Wesentlicher ist jedoch, dass die Broschüre schon in ihrem Ansatz unwissenschaftlich und rassistisch ist. Wie schon im besagten Artikel in Die Kriminalpolizei bereits zu Beginn festgestellt und im Anschluss dann offensichtlich bewusst ignoriert wird, fehlt jede klare Definition der Mhallamiye, bei denen es sich um den “kurdischen Volksstamm” handele, auf den die kriminellen Clans zurückgingen. Was wie ein Schauermärchen aus der Kolonialzeit klänge, würde nur der Stil ein wenig geändert – “Einst lebte irgendwo in der Südosttürkei das Volk der Mhallamiye … dann wanderten sie in den Libanon … heute treiben sie ihr Unwesen mitten unter uns” – , soll kriminologische Forschung und theoretische Grundlage für die Ausübung staatlicher Gewalt sein. Und so ist sich Dienstbühl in ihrer Broschüre nicht zu schade für diese einleitenden Sätze:
“Der umstrittene Clanbegriff umfasst in erster Linie arabisch-stämmige Familiengefüge, deren Mitglieder überproportional häufig in strafrechtlich relevante Erscheinung treten.

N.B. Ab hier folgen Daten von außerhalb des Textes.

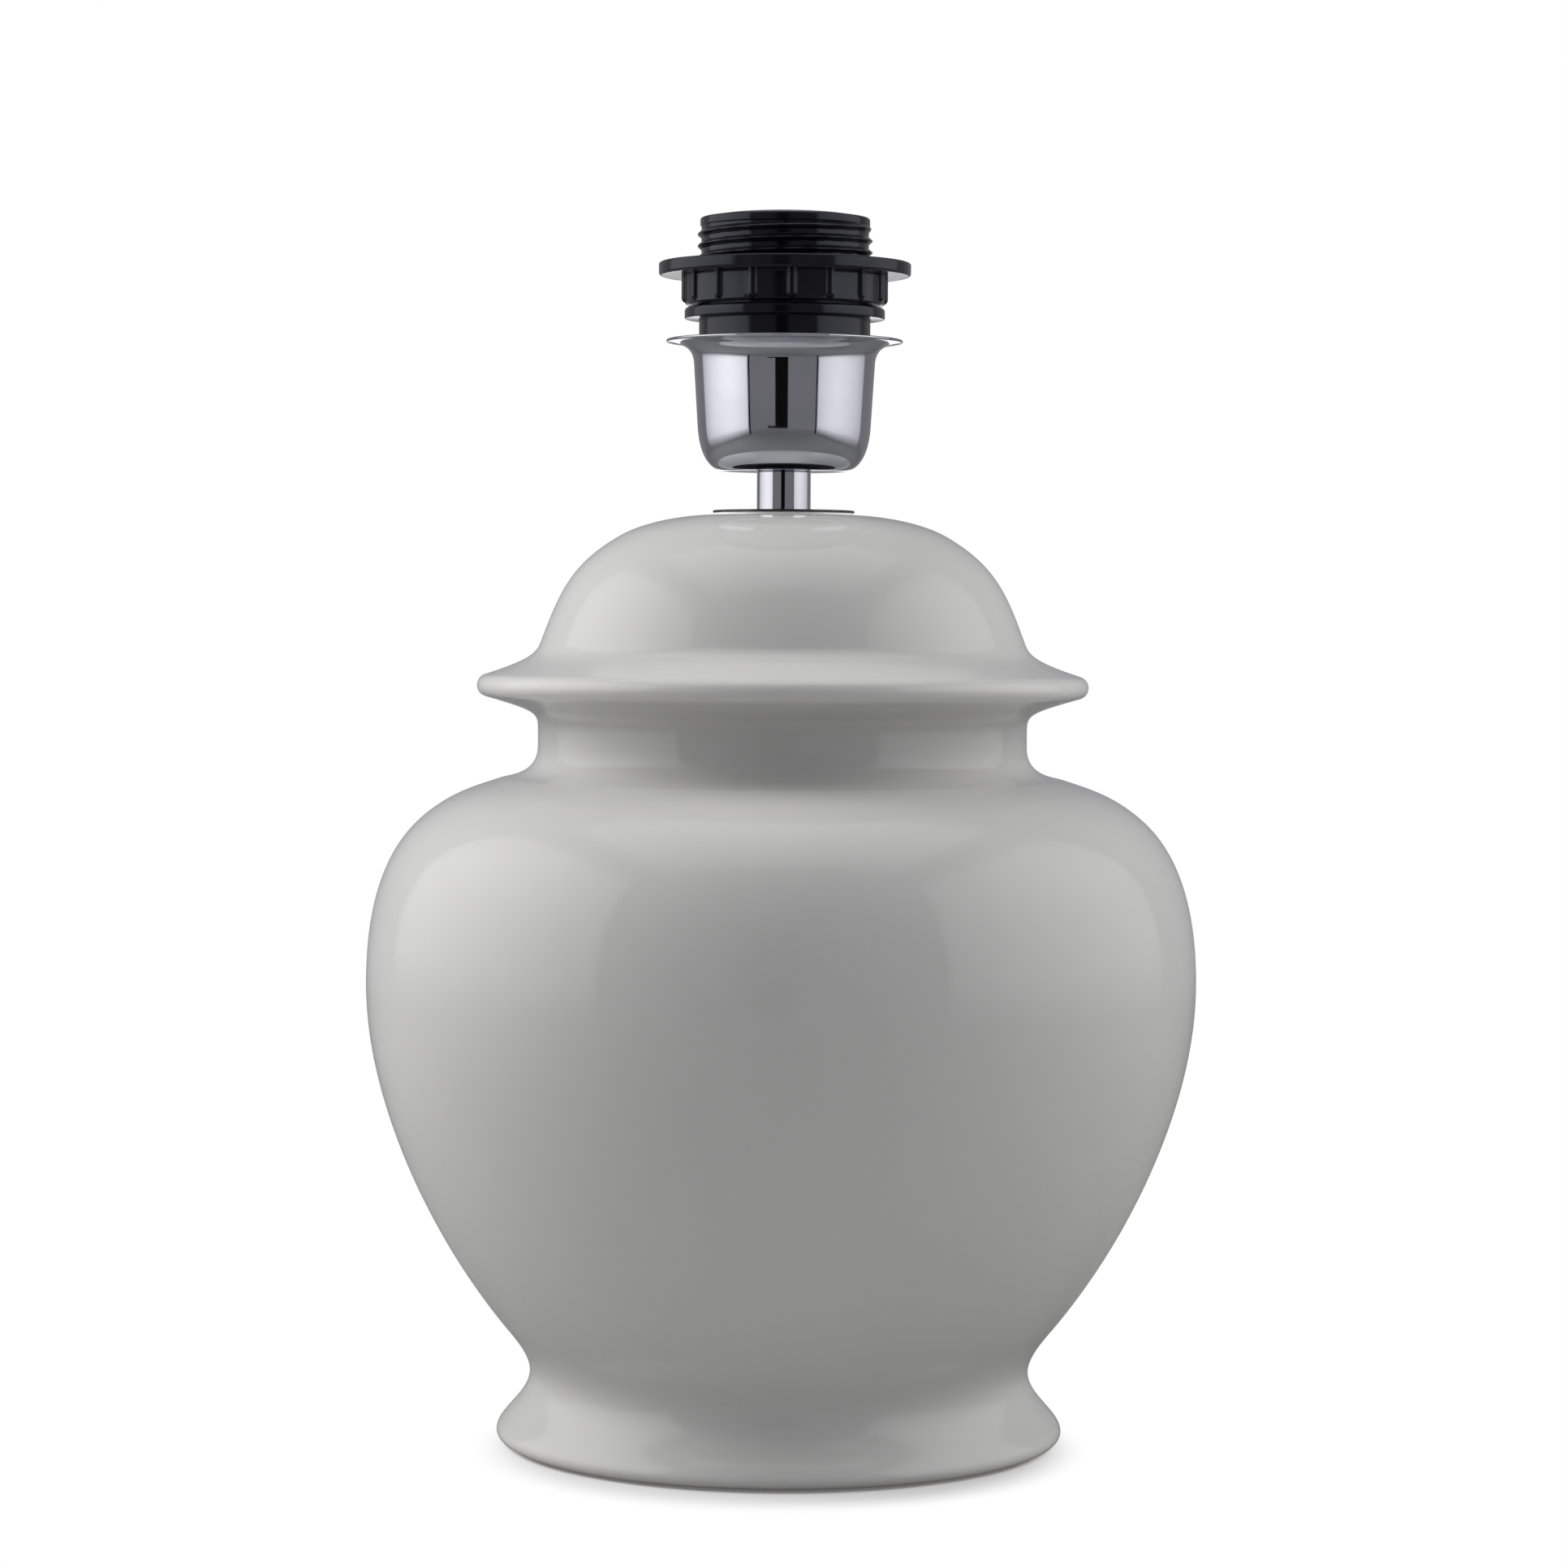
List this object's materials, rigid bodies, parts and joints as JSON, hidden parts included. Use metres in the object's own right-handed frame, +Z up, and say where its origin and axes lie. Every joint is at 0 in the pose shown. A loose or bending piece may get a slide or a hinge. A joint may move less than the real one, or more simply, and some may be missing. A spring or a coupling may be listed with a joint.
{
  "type": "table lamp base",
  "caption": "Glazed ceramic ginger-jar table lamp base with chrome cup, black E27 lampholder and screw-on shade ring, without its shade.",
  "frame": {"origin": "on the table, under the centre of the foot", "axes": "+Z up along the jar and the lampholder, -Y the front, +Y the back, where the cord hole is"},
  "size_m": [0.1898, 0.1898, 0.2802],
  "materials": {
    "felt": "dark needled wool felt",
    "glaze": "gloss warm-grey glaze over cast stoneware",
    "grommet_rubber": "soft black rubber",
    "gasket_rubber": "thin black rubber sheet",
    "gasket_silicone": "milky silicone sheet",
    "dark_steel": "blackened steel",
    "chrome": "bright chrome plate",
    "zinc_steel": "zinc-plated steel",
    "holder_black": "gloss black moulded plastic",
    "steatite": "unglazed pressed ceramic",
    "brass": "turned and pressed brass",
    "shell_metal": "nickel-plated rolled metal"
  },
  "bodies": {
    "lamp": {"base_felt": "felt", "jar_body": "glaze", "cord_grommet": "grommet_rubber", "seat_gasket": "gasket_silicone", "seat_washer": "dark_steel", "neck_tube": "chrome", "threaded_nipple": "zinc_steel", "inner_gasket": "gasket_rubber", "inner_washer": "zinc_steel", "lock_washer": "zinc_steel", "clamp_nut": "zinc_steel", "metal_cup": "chrome", "cup_lock_washer": "zinc_steel", "holder_cap": "holder_black", "cap_grub_screw": "zinc_steel", "terminal_block": "steatite", "terminal_clamps": "brass", "terminal_screws": "zinc_steel", "screw_shell": "shell_metal", "shell_rivets": "brass", "contact_rivet": "brass", "holder_skirt": "holder_black"},
    "ring": {"shade_ring": "holder_black"},
    "contact": {"centre_contact": "brass"}
  },
  "joints": [
    {"name": "shade_ring_travel", "type": "slide", "parent": "lamp", "child": "ring", "axis": [0, 0, 1], "range_m": [0, 0.0215]},
    {"name": "centre_contact_flex", "type": "hinge", "parent": "lamp", "child": "contact", "pos_m": [-0.0069, 0, 0.25345], "axis": [0, 1, 0], "range_deg": [0, 8], "stiffness_Nm_per_rad": 0.25, "springref_deg": -2.86}
  ]
}
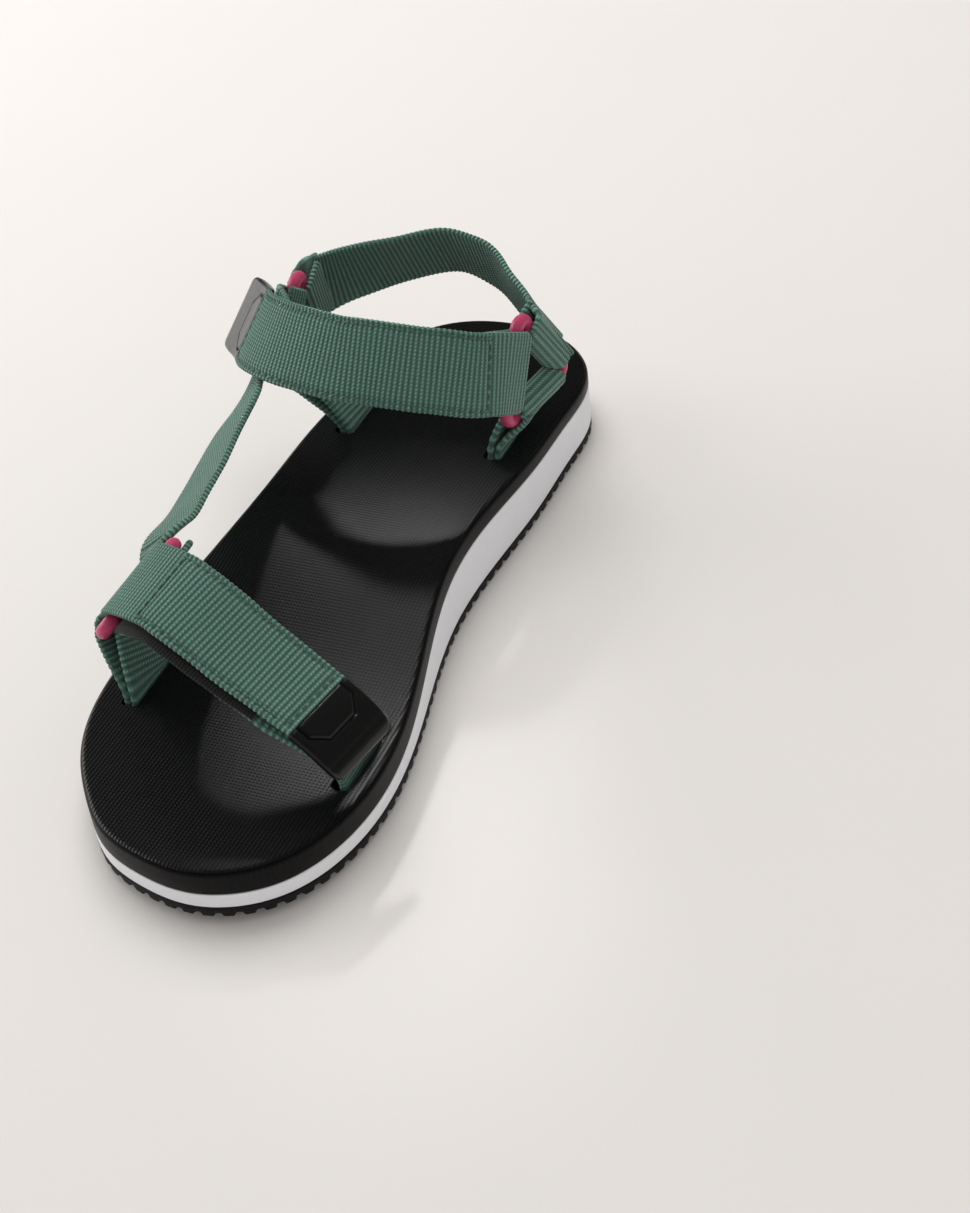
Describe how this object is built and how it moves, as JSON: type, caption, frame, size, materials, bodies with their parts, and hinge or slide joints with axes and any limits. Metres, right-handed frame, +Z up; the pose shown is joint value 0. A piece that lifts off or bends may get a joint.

Gleichzeitig sind anschließenden Betrachtungen zu Familienstrukturen und Wirkungsweisen übertragbar auf andere Clangefüge, insbesondere solche aus dem islamischen Kulturkreis. Im Nachfolgenden handelt es sich um eine notwendige Kollektivbetrachtung, die sich auf Mitglieder von Familienclans mit krimineller Neigung bezieht. Natürlich sind keineswegs alle Mitglieder, die einem Clan zuzuordnen sind, kriminell. Auf eine stetige Abgrenzung zwischen Clanmitgliedern, die kriminell in Erscheinung getreten und solchen, die es nicht sind, muss an dieser Stelle verzichtet werden. Zum einen, weil grundlegende Denkmuster häufig auch bei Familienmitgliedern verankert sind, die nicht kriminell auffällig sind und zum anderen weil auch bei Kenntnis über Kriminalität einzelner Familienmitglieder der Rest schweigt. Zusammenhalt, interne Kontrollmechanismen und Prinzipien, die hunderte Jahre alt sind, haben nicht nur dem Staat die Intervention erschwert, sie erschweren vielen Mitgliedern ein Leben außerhalb der tradierten Familienstrukturen. Es ist selbstverständlich, dass sich alle hier niedergelegten Betrachtungen und Maßnahmen auf kriminelle Clanmitglieder beziehen und keine Handreichung im Sinne von ethnic profiling darstellen.”
Eine Kollektivbetrachtung, die “arabisch-stämmig” und “islamischer Kulturkreis” ohne Weiteres analog behandelt wissen will, außerdem Kriminelle und nicht-Kriminelle bewusst nicht unterscheidet und überdies nicht-Kriminellen grundsätzlich eine Mitwisserschaft von Straftaten unterstellt qua Zugehörigkeit zu einem vermeintlichen Clan, der auf äußerst fragwürdige Weise definiert wird durch Herkunft und Religion, soll also keine Handreichung für ethnic profiling sein. Dass mit derlei gefährlichem Geschwätz in Deutschland eine Professur zu bestreiten ist, ist spätestens nach Ulrich Kutscheras menschenfeindlichen Auslassungen keine Überraschung mehr. Interessanter ist an dieser Stelle die Frage, wie viele Polizist*innen von den jüngst öffentlich gewordenen rechtsradikalen Umtrieben ihrer essener Kollegen*innen wussten und aufgrund von “Zusammenhalt, internen Kontrollmechanismen und Prinzipien” innerhalb der Polizei geschwiegen haben.